Marvel adds something that is worth quoting in full:
Hope is a
creature of privilege….[T]he opposite of hope is not despair. It is grief. Even
while resolving to limit the damage we can mourn. And here, the sheer scale of
the problem provides a perverse comfort: we are in this together. The swiftness
of the change, its scale, and inevitability binds us into one, broken hearts
trapped together under a warming atmosphere. We need courage, not hope…Courage
is the resolve to do well without the assurance of a happy ending.
Dr. Bradbrook
is asking us to consider this ethical question: “What do you do when your
government is actively promoting the gassing of the world and driving
extinction events?”
Risking Everything
Truthout
asked Dr. Bradbrook what she is willing to risk with her actions for the
Extinction Rebellion.
“Everything.
I don’t mean to sound melodramatic, but my life, if necessary,” she replied.
“My freedom. The risk of ridicule. Though I also pray for protection for myself
and my children and those around us.”
While she is
not actively seeking out danger, Dr. Bradbrook said she is willing to risk
“everything” because “the stakes are so high,” and went on to quote Dr. Martin
Luther King Jr. who said, “If a man has not discovered something that he will
die for, he isn’t fit to live.”
She notes how
environmental activists in other parts of the world are being killed on a
regular basis, and said this: “I come from a place of deep privilege, which is
another reason to step out of its comforting deadly embrace and offer service.”
Lizia felt
similarly, but added another angle.
“I believe
that the fate of our futures lie with our youth,” she said. “We must find a way
to adequately educate them not just academically, but also equip them with the
true life skills required for survival, and allow them the space to grow wild
and passionate.”
Dr. Bradbrook
believes we are all locked into a damaging individualism, a constant and
personal asking of “what about me” and “what do I need” and “how can I feel
better.” She believes this is precisely what must change in order to raise our
consciousness.
“I feel the
time has come to be fully initiated into our service, to give up hope as a drug
for our hidden worries that we are suppressing. To fully face the grief of
these times and to act accordingly is what we are called upon now, which means
being willing to take risks,” she said.
Dr. Bradbrook
believes it is now our responsibility personally to honor the Earth by “making
changes in our relationship to her.”
“Our personal
responsibility is to fully face this crisis at an emotional level, to be
willing to hit the depths of grief and despair, and then to act accordingly,”

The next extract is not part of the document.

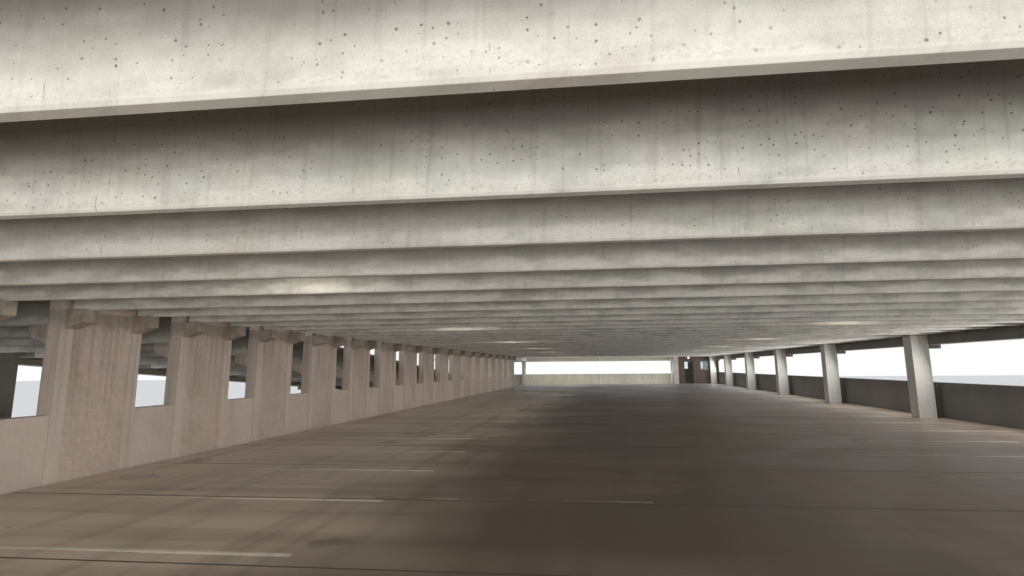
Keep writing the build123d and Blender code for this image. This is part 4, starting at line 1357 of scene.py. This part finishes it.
# %% Lamps
ACROSS, ALONG = (1, 0, 0), (0, 1, 0)
MIDDLE_Y = (bay_low.y + bay_high.y) / 2
DECK_LENGTH = bay_high.y - bay_low.y
INSIDE = (9.0, DECK_LENGTH - 0.3)
FAR_X = 0.8                 # middle of the lamps at the far end


def add_light(name, kind, colour, **settings):
    """A lamp, unseen by the camera and in mirrors."""
    data = bpy.data.lights.new(name, kind)
    data.color = colour
    for key, value in settings.items():
        setattr(data, key, value)
    lamp = put(name, data)
    lamp.visible_camera = lamp.visible_glossy = False
    return lamp


def add_lamp(name, place, towards, across, size, brightness, colour=(1, 1, 1)):
    """A rectangle of light that shines one way, its width along across. Its power is pi times
    its area times its brightness, which then counts in the same way as the sky's strength."""
    lamp = add_light(name, "AREA", colour, shape="RECTANGLE", size=size[0], size_y=size[1],
                     energy=np.pi * size[0] * size[1] * brightness)
    back, width = -Vector(towards).normalized(), Vector(across)
    stand(lamp, place, width, back.cross(width), back)


add_lamp("near_end_light", (AISLE_X, NEAR_Y + 0.2, STOREY + 0.75), (0, 1, 0), ACROSS,
         (8.4, 0.75), 8.4, (1, 0.995, 0.975))
for number in range(TEES // TEES_PER_BAY):
    middle = (LEDGE_X - 0.02, NEAR_Y + (number + 0.5) * BAY, STOREY + 0.84)
    add_lamp(f"east_light_{number}", middle, (-1, 0, -0.3), ALONG, (BAY - 0.75, 0.55), 6.5)
add_lamp("west_light", (west_high.x + COLUMN_SIZE + 0.03, MIDDLE_Y, STOREY + 0.9), (1, 0, 0),
         ALONG, (DECK_LENGTH, 0.6), 0.5)
add_lamp("far_end_light", (FAR_X, bay_high.y - 2.5, STOREY + 0.8), (0, 1, -0.1), ACROSS,
         (7.8, 0.5), 2.5, (1, 0.99, 0.88))
add_lamp("far_opening_light", (FAR_X, bay_high.y - 0.25, STOREY + 0.8), (0, -1, -0.9), ACROSS,
         (7.6, 0.5), 3.0, (0.88, 0.94, 1.0))
for level, share in ((0, 0.6), (1, 1.0)):
    floor_height = level * STOREY + 0.02
    soffit = (level + 1) * STOREY - TEE_DEPTH - 0.02
    add_lamp(f"floor_glow_{level}", (AISLE_X, MIDDLE_Y, floor_height), (0, 0, 1), ACROSS, INSIDE,
             0.03 * share)
    add_lamp(f"ceiling_glow_{level}", (AISLE_X, MIDDLE_Y, soffit), (0, 0, -1), ACROSS, INSIDE,
             0.26 * share)
for number, place in enumerate(lamp_places()):
    if place[2] > STOREY:
        bulb = add_light(f"ceiling_lamp_{number}", "POINT", (1, 0.93, 0.82), energy=3.0,
                         shadow_soft_size=0.03)
        bulb.location = place - 0.06 * UP
bpy.context.scene.view_settings.view_transform = "Standard"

she explained. “To stop having our lives be about us, because they aren’t. We
are here, I believe, to serve life, to make of ourselves worthy ancestors once
we die.”
20-year-old
Lizia underscored Dr. Bradbrook’s comment in a poignant way. She told Truthout
about how, while playing sports at school, she was taught that winning didn’t
matter, only that you participated and had fun.
Now, winning
is a life-or-death matter: “’Winning’ for me would be gaining some certainty
that I will be able to grow old,” she said.
Dr. Bradbrook
told Truthout that the actions of the rebellion must be disruptive, and they
must be sacrificial. Recently, a major series of actions took place on November
12, and more are planned for November 17 at Parliament Square in London.
The
Extinction Rebellion is being contacted daily by people around the world
seeking to join, and is already in dialogue with groups from 15 countries,
including the Climate Mobilization
within the US.
When asked
what she was willing to risk by joining the Extinction Rebellion, Lizia was
blunt.
“My existence
is at risk if I do nothing,” she said. “The lives of my siblings, my peers,
everyone and everything I love are at risk if I do nothing. My friends are
willingly being arrested, others are leaving education and ‘ruining their
future prospects’ because – what future?”